Cats and dogs could be passing antibiotic-resistant “superbugs” to their owners, according to a new study.
The study by the University of Lisbon found that several pets in Portugal and one in the UK were found to be carrying similar antibiotic-resistant bacteria to their owners.
Scientists say that the bacteria could include E. coli and another type linked with pneumonia.
Juliana Menezes, a University of Lisbon PhD student, said: “In this study, we provide evidence that bacteria resistant to a third generation cephalosporins, critically important antibiotics, are being passed from pets to their owners.”
“Dogs and cats may aid the spread and persistence of such bacteria in the community and it is vitally important that they are included in assessments of antimicrobial resistance.”

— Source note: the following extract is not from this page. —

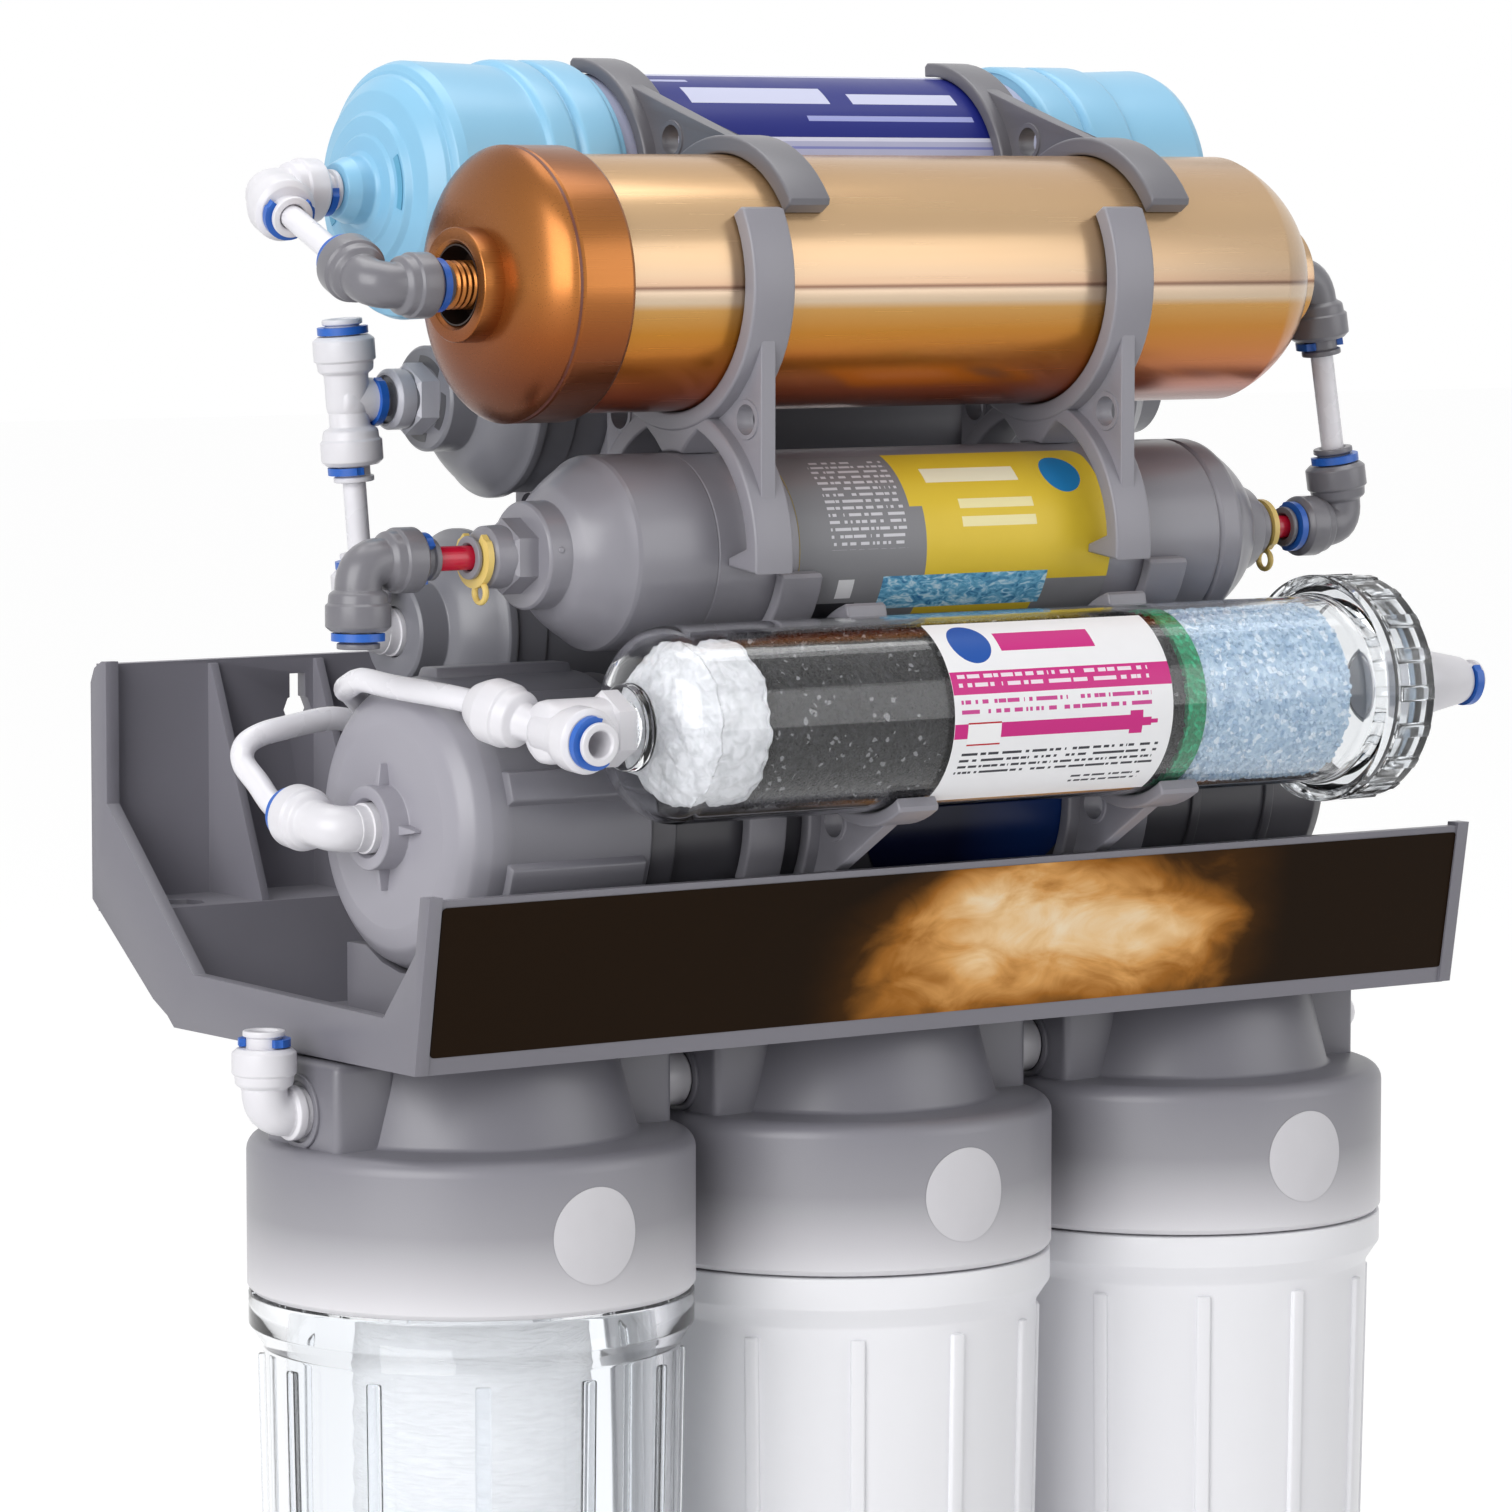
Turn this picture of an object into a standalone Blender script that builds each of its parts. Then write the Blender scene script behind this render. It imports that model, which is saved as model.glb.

“Owners can reduce the spread of multidrug-resistant bacteria by practicing good hygiene, including washing their hands after collecting their dog or cat’s waste and even after petting them.”
A total of five cats, 38 dogs, and 78 humans from 43 households in Portugal were studied, as well as seven dogs and eight humans from seven UK households.
Out of the whole group, three cats, 21 dogs, and 28 owners tested positive for bacteria resistant to key third generation cephalosporins.
The study did not determine whether the bacteria was transferred from pet to human or vice versa.
Researchers ensured that all of the pets were treated for their conditions. Owners were not sick and did not receive treatment.
Drug-resistant infections kill roughly 700,000 people per year around the world. It is estimated that this figure will rise to 10 million by 2050 if no action is taken.
The World Health Organization (WHO) has dubbed the phenomenon one of the greatest public health threats facing humanity.